Observations,  Politics-Government

There is "spin", and there is bearing false witness

One of the most difficult things for me is to watch politicians, governments, corporations, and organizations of all stripes, tell lies in order to persuade their intended audience to support them. This is clearly a naive reaction on my part: Why be perpetually bothered afresh by something that is pervasive and nearly universal? After all, “everybody cheats”, and the most important thing for these entities is that they survive, they prevail, or that their influence waxes rather than wanes, not that they do the “right thing”. To this question I have no pragmatic answer, except to say that I believe that honesty has more potential to make people and organizations successful, to make the world that more loving place called for by the major religions, than does the selfish manipulation that is the lie. The lie all too often gets you what you want, but at what cost to others, and at what cost to yourself?

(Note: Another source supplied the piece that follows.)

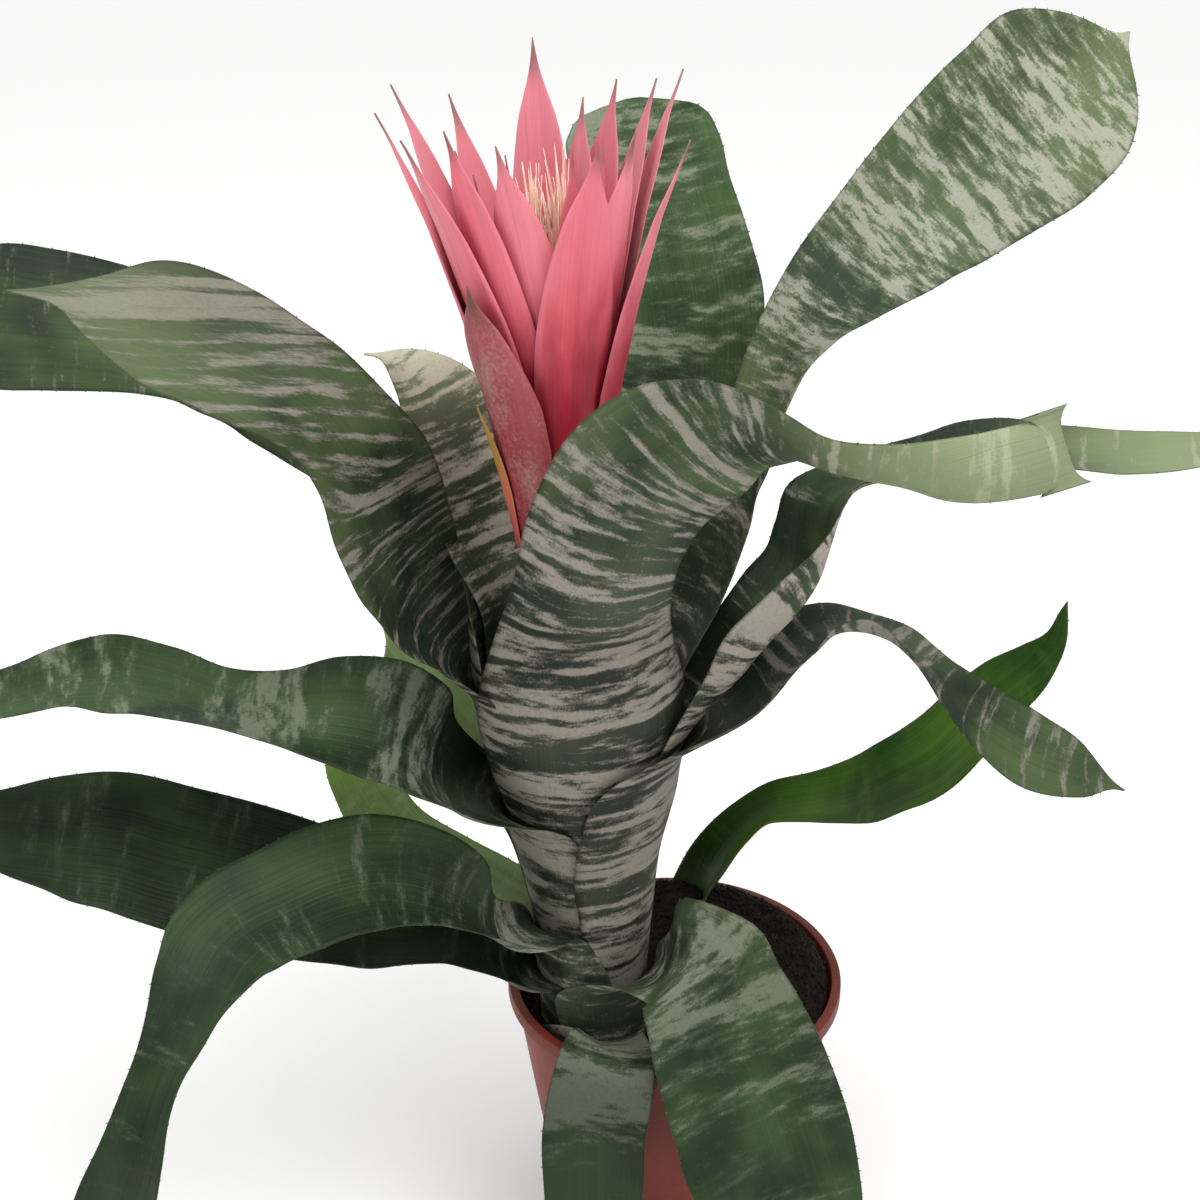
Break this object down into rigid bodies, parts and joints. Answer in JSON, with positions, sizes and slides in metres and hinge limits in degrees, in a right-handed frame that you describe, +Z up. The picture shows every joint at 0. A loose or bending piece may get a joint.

Lies are features in classic recipes for the successful exercise of power, such as Sun Tzu’s The Art of War or Machiavelli’s the Prince. These works define the mechanism of propaganda as the artful blend of truth, half-truths and lies designed to manipulate a malleable person or group into acting in the interests of the propagandist. This naked and unadorned embrace of the lie is part of the fabric of the amoral exercise of power, part of an explicit recognition that the end justifies the means.

Most of these lies emanate from the chronic “spin” or one-sided advocacy generated by these groups. They are often lies of omission, the routine evasion of salient points that might counter or weaken positions that have been taken on one subject or another. But some lies are more powerful than others; the lie that stands out above the morass of daily “spin” is one of bearing false witness, that is, a lie that is calculated to damage another or degrade another’s reputation or dignity. This type of lie graduates from base manipulation to maliciousness. In the Jewish Torah, via its inclusion in the Decalogue (note 1), the Ten Commandments written down by Moses as dictated by God, we find: “Thou shalt not bear false witness against thy neighbor.” In the Jewish, Christian and Muslim faiths, this particular kind of lie has been elevated to the top ten commandments from God as the most pernicious of lies.

 Sen. Joseph McCarthy and Roy Cohn, Army-McCarthy hearings -PD-USGOV, Library of Congress.

Sen. Joseph McCarthy and Roy Cohn, Army-McCarthy hearings. Attrib: Library of Congress, PD-USGOV.

 

McCarthyism remains a 20th century icon of bearing false witness in the political arena. Today’s defenders of McCarthy (Yes! There are today defenders of McCarthy) argue that, based on recently available archives from Soviet-era Russia, there is evidence that indeed McCarthy was right, that indeed there were Americans who spied for Soviet Russia in the late 1940’s and 1950’s. This is correct; however, what these apologists leave out is a lot: McCarthy and the various anti-Communists who served on, for example, the House of Un-American Activities committee, rarely had specific information to act on. Most of the (small number of) spies identified in the 1990’s and 2000’s were unknown in McCarthy’s time.

McCarthy and his ilk, including two future presidents of the United States, Richard Nixon and Ronald Reagan, accused and smeared many thousands of innocent people with little or no evidence of wrong-doing, and destroyed many careers and in some cases, lives (some were driven to suicide), in doing so. This is the fruit of bearing false witness; destroying others with lies in order to gain, in this case, political ascendancy; knowingly manipulating a highly fearful population, one very afraid of possible nuclear attack in those early post-nuclear times, into turning on their neighbors for their own protection or gain, if not just for basic security, but to remove potential rivals, or in gaining access to property once held by a now ruined rival, and so on.

These malicious acts fray the edges of the social contract so vital to civilization.